→ Problem details: Output every line below exactly.

◆ ◆ ◆ ◆

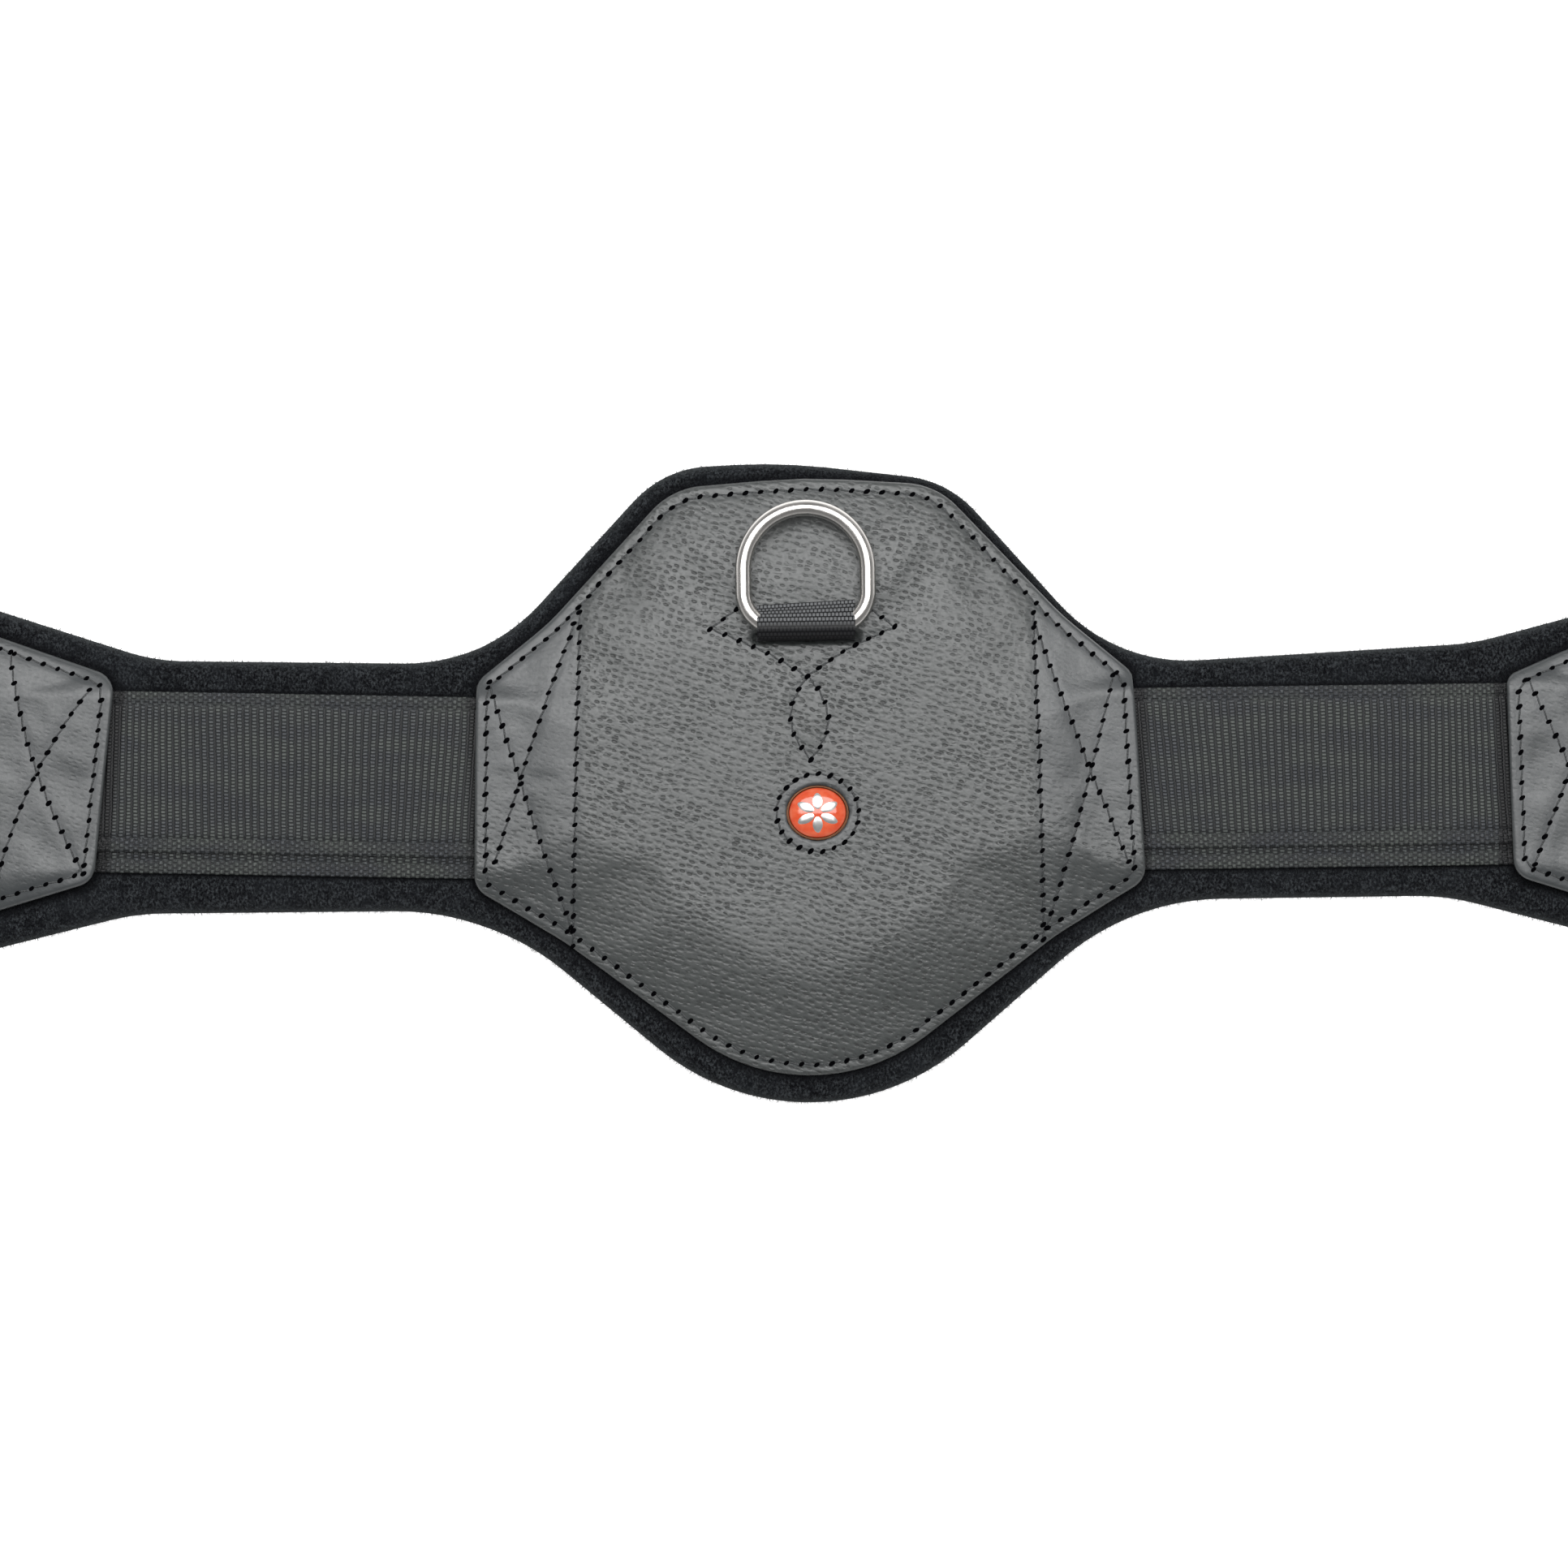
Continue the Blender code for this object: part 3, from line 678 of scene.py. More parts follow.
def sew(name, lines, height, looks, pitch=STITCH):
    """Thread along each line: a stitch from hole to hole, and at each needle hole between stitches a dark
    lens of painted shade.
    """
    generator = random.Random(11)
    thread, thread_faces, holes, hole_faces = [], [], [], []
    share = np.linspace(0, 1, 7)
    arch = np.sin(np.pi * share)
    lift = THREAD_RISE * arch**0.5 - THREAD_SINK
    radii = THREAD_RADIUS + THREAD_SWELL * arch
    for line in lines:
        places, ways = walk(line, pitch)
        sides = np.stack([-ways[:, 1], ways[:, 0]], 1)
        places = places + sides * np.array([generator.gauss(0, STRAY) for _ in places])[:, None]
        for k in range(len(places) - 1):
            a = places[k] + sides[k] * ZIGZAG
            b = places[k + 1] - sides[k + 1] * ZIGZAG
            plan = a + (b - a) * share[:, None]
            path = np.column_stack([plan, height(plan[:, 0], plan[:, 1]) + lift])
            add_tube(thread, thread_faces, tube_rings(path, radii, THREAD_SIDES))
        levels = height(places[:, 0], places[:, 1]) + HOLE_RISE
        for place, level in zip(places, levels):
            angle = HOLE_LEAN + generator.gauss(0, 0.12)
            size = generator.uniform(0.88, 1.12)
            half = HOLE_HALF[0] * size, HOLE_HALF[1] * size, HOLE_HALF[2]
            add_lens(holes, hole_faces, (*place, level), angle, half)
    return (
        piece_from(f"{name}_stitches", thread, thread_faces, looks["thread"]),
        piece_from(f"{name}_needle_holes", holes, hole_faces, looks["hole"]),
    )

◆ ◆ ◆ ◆

→ Output of the exercise:
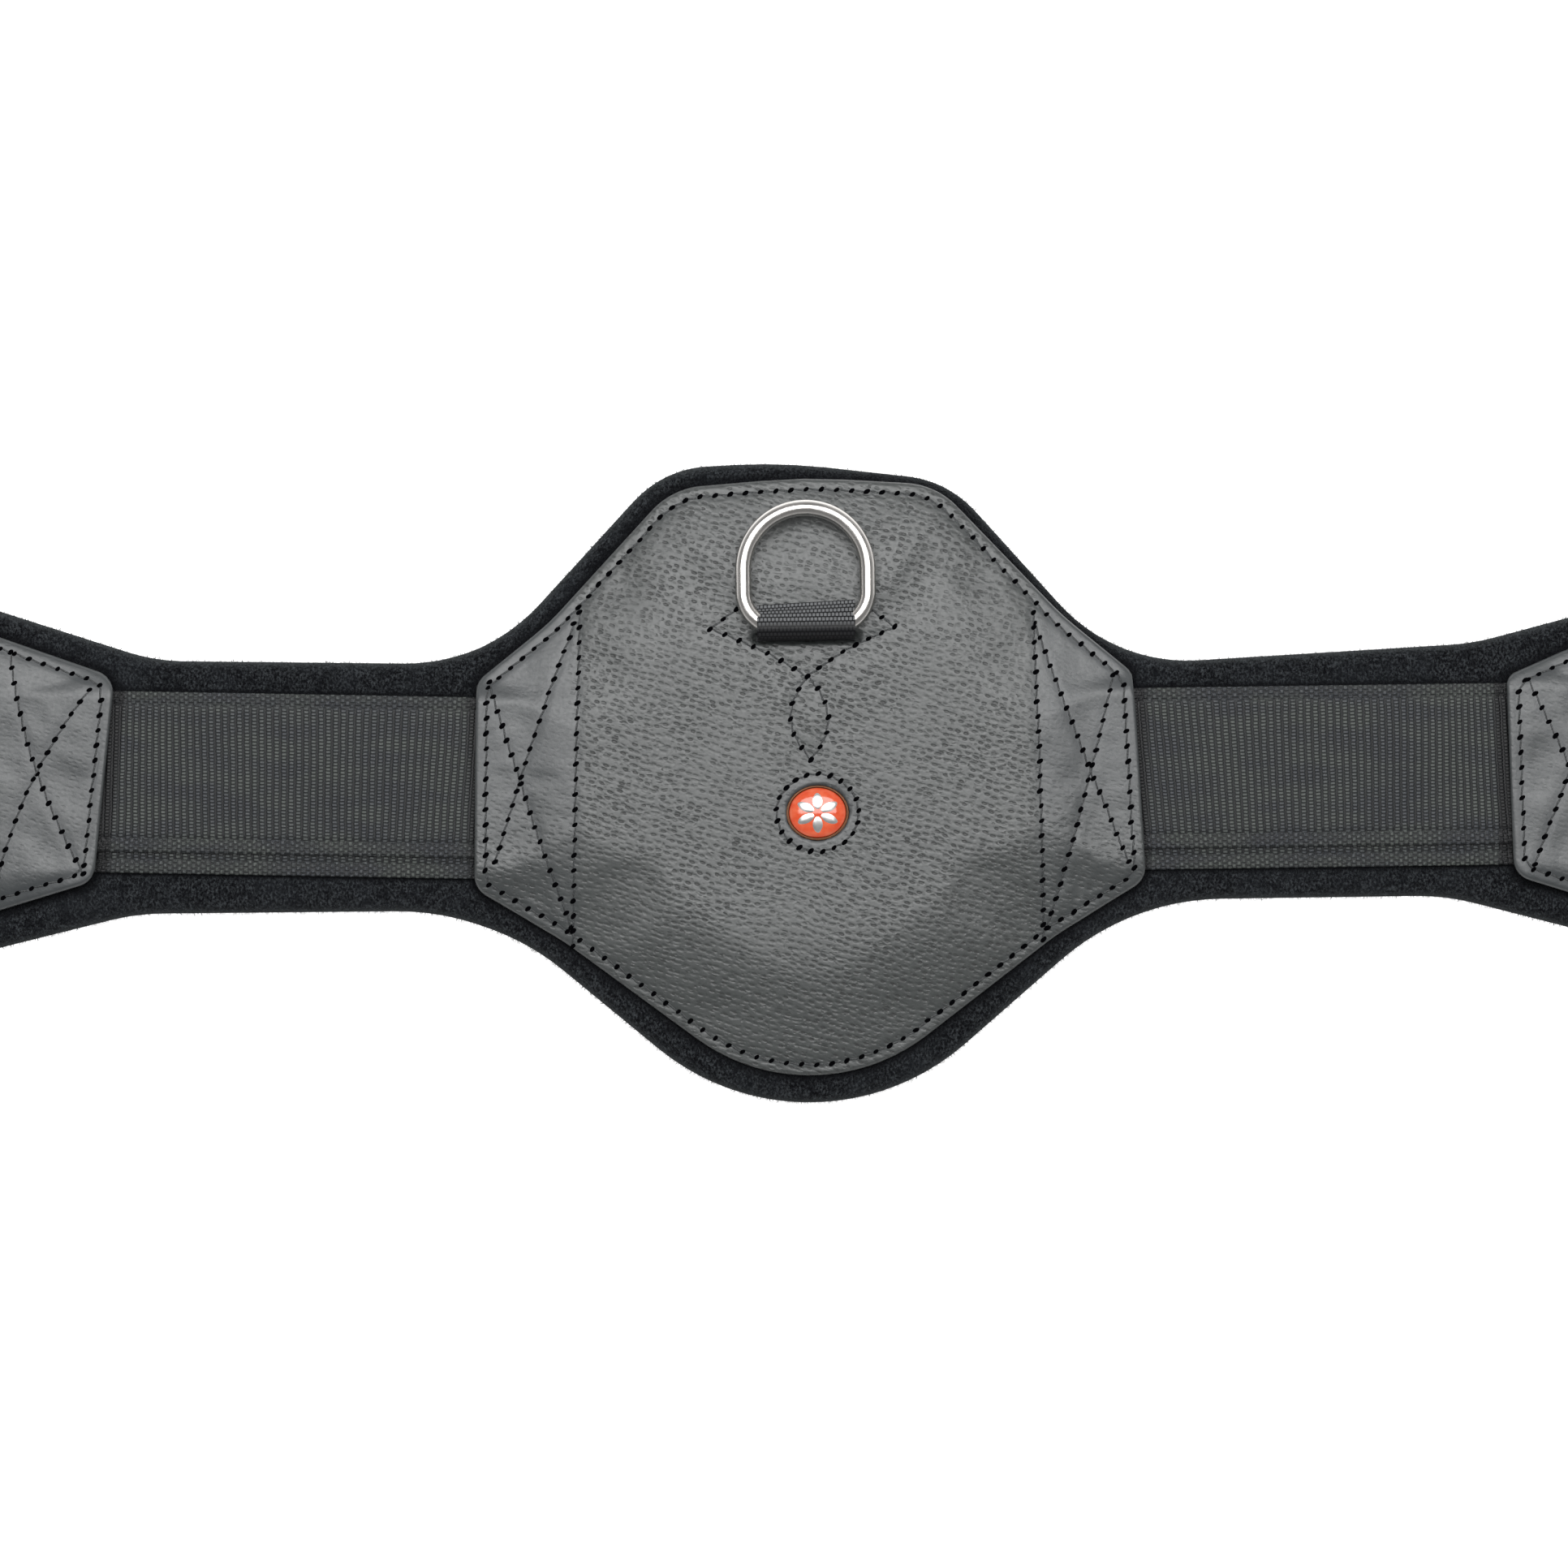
Continue the Blender code for this object: part 3, from line 678 of scene.py. More parts follow.
def sew(name, lines, height, looks, pitch=STITCH):
    """Thread along each line: a stitch from hole to hole, and at each needle hole between stitches a dark
    lens of painted shade.
    """
    generator = random.Random(11)
    thread, thread_faces, holes, hole_faces = [], [], [], []
    share = np.linspace(0, 1, 7)
    arch = np.sin(np.pi * share)
    lift = THREAD_RISE * arch**0.5 - THREAD_SINK
    radii = THREAD_RADIUS + THREAD_SWELL * arch
    for line in lines:
        places, ways = walk(line, pitch)
        sides = np.stack([-ways[:, 1], ways[:, 0]], 1)
        places = places + sides * np.array([generator.gauss(0, STRAY) for _ in places])[:, None]
        for k in range(len(places) - 1):
            a = places[k] + sides[k] * ZIGZAG
            b = places[k + 1] - sides[k + 1] * ZIGZAG
            plan = a + (b - a) * share[:, None]
            path = np.column_stack([plan, height(plan[:, 0], plan[:, 1]) + lift])
            add_tube(thread, thread_faces, tube_rings(path, radii, THREAD_SIDES))
        levels = height(places[:, 0], places[:, 1]) + HOLE_RISE
        for place, level in zip(places, levels):
            angle = HOLE_LEAN + generator.gauss(0, 0.12)
            size = generator.uniform(0.88, 1.12)
            half = HOLE_HALF[0] * size, HOLE_HALF[1] * size, HOLE_HALF[2]
            add_lens(holes, hole_faces, (*place, level), angle, half)
    return (
        piece_from(f"{name}_stitches", thread, thread_faces, looks["thread"]),
        piece_from(f"{name}_needle_holes", holes, hole_faces, looks["hole"]),
    )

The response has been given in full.